### Dataset content ###

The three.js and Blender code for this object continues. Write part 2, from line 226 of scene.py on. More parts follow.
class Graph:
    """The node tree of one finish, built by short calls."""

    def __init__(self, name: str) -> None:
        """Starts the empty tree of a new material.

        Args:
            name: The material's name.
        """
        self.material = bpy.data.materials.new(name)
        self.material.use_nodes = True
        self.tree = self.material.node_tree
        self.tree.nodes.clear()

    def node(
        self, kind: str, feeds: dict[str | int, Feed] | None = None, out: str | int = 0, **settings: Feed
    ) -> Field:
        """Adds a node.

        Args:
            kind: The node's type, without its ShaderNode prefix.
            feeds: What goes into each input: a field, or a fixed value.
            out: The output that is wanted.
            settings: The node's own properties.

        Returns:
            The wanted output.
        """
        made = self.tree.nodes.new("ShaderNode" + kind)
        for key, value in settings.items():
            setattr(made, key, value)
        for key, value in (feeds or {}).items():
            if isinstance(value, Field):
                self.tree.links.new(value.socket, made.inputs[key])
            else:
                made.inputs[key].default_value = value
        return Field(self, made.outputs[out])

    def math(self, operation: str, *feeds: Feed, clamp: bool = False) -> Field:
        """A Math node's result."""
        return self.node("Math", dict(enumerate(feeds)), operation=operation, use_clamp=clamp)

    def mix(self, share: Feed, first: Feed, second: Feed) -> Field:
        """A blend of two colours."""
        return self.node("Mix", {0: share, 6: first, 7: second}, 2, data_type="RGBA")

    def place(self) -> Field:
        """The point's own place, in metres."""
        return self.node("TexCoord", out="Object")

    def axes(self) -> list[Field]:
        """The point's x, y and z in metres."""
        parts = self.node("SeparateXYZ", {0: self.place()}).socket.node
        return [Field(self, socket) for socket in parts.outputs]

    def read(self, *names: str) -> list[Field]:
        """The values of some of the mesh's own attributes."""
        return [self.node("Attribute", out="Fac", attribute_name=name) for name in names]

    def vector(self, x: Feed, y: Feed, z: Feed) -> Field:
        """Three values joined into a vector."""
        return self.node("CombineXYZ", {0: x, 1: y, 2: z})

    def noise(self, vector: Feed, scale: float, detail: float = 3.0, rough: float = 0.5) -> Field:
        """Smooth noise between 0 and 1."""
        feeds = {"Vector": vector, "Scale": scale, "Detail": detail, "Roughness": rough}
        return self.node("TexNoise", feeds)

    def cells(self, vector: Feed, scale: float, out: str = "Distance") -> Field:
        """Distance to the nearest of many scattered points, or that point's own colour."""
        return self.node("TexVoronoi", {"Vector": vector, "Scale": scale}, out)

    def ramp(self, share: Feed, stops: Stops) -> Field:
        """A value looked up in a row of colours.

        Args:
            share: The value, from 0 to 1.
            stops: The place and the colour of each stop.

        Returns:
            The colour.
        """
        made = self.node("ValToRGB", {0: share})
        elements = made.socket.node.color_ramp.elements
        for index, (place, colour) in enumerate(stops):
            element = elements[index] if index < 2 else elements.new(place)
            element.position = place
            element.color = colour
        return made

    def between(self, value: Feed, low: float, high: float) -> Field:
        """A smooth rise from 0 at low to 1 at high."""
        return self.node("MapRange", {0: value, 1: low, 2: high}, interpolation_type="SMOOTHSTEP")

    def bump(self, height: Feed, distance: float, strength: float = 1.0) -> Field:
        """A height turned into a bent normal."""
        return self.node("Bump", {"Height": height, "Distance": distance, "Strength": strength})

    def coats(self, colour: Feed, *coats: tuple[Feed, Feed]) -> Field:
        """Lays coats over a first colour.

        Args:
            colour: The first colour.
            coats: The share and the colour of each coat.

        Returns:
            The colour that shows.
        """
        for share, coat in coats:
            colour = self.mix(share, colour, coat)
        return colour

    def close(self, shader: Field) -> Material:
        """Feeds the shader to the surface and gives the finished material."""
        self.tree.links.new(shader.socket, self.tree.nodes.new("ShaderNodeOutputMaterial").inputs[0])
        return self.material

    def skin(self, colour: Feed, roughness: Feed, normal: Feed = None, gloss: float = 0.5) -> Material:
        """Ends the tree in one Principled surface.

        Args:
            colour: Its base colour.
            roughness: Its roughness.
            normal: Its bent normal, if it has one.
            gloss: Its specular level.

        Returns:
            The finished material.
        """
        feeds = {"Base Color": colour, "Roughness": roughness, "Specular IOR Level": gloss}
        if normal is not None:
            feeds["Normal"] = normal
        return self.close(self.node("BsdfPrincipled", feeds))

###

*Exercise directions*.
Copy out the full listing exactly.

*Complete output*.
The three.js and Blender code for this object continues. Write part 2, from line 226 of scene.py on. More parts follow.
class Graph:
    """The node tree of one finish, built by short calls."""

    def __init__(self, name: str) -> None:
        """Starts the empty tree of a new material.

        Args:
            name: The material's name.
        """
        self.material = bpy.data.materials.new(name)
        self.material.use_nodes = True
        self.tree = self.material.node_tree
        self.tree.nodes.clear()

    def node(
        self, kind: str, feeds: dict[str | int, Feed] | None = None, out: str | int = 0, **settings: Feed
    ) -> Field:
        """Adds a node.

        Args:
            kind: The node's type, without its ShaderNode prefix.
            feeds: What goes into each input: a field, or a fixed value.
            out: The output that is wanted.
            settings: The node's own properties.

        Returns:
            The wanted output.
        """
        made = self.tree.nodes.new("ShaderNode" + kind)
        for key, value in settings.items():
            setattr(made, key, value)
        for key, value in (feeds or {}).items():
            if isinstance(value, Field):
                self.tree.links.new(value.socket, made.inputs[key])
            else:
                made.inputs[key].default_value = value
        return Field(self, made.outputs[out])

    def math(self, operation: str, *feeds: Feed, clamp: bool = False) -> Field:
        """A Math node's result."""
        return self.node("Math", dict(enumerate(feeds)), operation=operation, use_clamp=clamp)

    def mix(self, share: Feed, first: Feed, second: Feed) -> Field:
        """A blend of two colours."""
        return self.node("Mix", {0: share, 6: first, 7: second}, 2, data_type="RGBA")

    def place(self) -> Field:
        """The point's own place, in metres."""
        return self.node("TexCoord", out="Object")

    def axes(self) -> list[Field]:
        """The point's x, y and z in metres."""
        parts = self.node("SeparateXYZ", {0: self.place()}).socket.node
        return [Field(self, socket) for socket in parts.outputs]

    def read(self, *names: str) -> list[Field]:
        """The values of some of the mesh's own attributes."""
        return [self.node("Attribute", out="Fac", attribute_name=name) for name in names]

    def vector(self, x: Feed, y: Feed, z: Feed) -> Field:
        """Three values joined into a vector."""
        return self.node("CombineXYZ", {0: x, 1: y, 2: z})

    def noise(self, vector: Feed, scale: float, detail: float = 3.0, rough: float = 0.5) -> Field:
        """Smooth noise between 0 and 1."""
        feeds = {"Vector": vector, "Scale": scale, "Detail": detail, "Roughness": rough}
        return self.node("TexNoise", feeds)

    def cells(self, vector: Feed, scale: float, out: str = "Distance") -> Field:
        """Distance to the nearest of many scattered points, or that point's own colour."""
        return self.node("TexVoronoi", {"Vector": vector, "Scale": scale}, out)

    def ramp(self, share: Feed, stops: Stops) -> Field:
        """A value looked up in a row of colours.

        Args:
            share: The value, from 0 to 1.
            stops: The place and the colour of each stop.

        Returns:
            The colour.
        """
        made = self.node("ValToRGB", {0: share})
        elements = made.socket.node.color_ramp.elements
        for index, (place, colour) in enumerate(stops):
            element = elements[index] if index < 2 else elements.new(place)
            element.position = place
            element.color = colour
        return made

    def between(self, value: Feed, low: float, high: float) -> Field:
        """A smooth rise from 0 at low to 1 at high."""
        return self.node("MapRange", {0: value, 1: low, 2: high}, interpolation_type="SMOOTHSTEP")

    def bump(self, height: Feed, distance: float, strength: float = 1.0) -> Field:
        """A height turned into a bent normal."""
        return self.node("Bump", {"Height": height, "Distance": distance, "Strength": strength})

    def coats(self, colour: Feed, *coats: tuple[Feed, Feed]) -> Field:
        """Lays coats over a first colour.

        Args:
            colour: The first colour.
            coats: The share and the colour of each coat.

        Returns:
            The colour that shows.
        """
        for share, coat in coats:
            colour = self.mix(share, colour, coat)
        return colour

    def close(self, shader: Field) -> Material:
        """Feeds the shader to the surface and gives the finished material."""
        self.tree.links.new(shader.socket, self.tree.nodes.new("ShaderNodeOutputMaterial").inputs[0])
        return self.material

    def skin(self, colour: Feed, roughness: Feed, normal: Feed = None, gloss: float = 0.5) -> Material:
        """Ends the tree in one Principled surface.

        Args:
            colour: Its base colour.
            roughness: Its roughness.
            normal: Its bent normal, if it has one.
            gloss: Its specular level.

        Returns:
            The finished material.
        """
        feeds = {"Base Color": colour, "Roughness": roughness, "Specular IOR Level": gloss}
        if normal is not None:
            feeds["Normal"] = normal
        return self.close(self.node("BsdfPrincipled", feeds))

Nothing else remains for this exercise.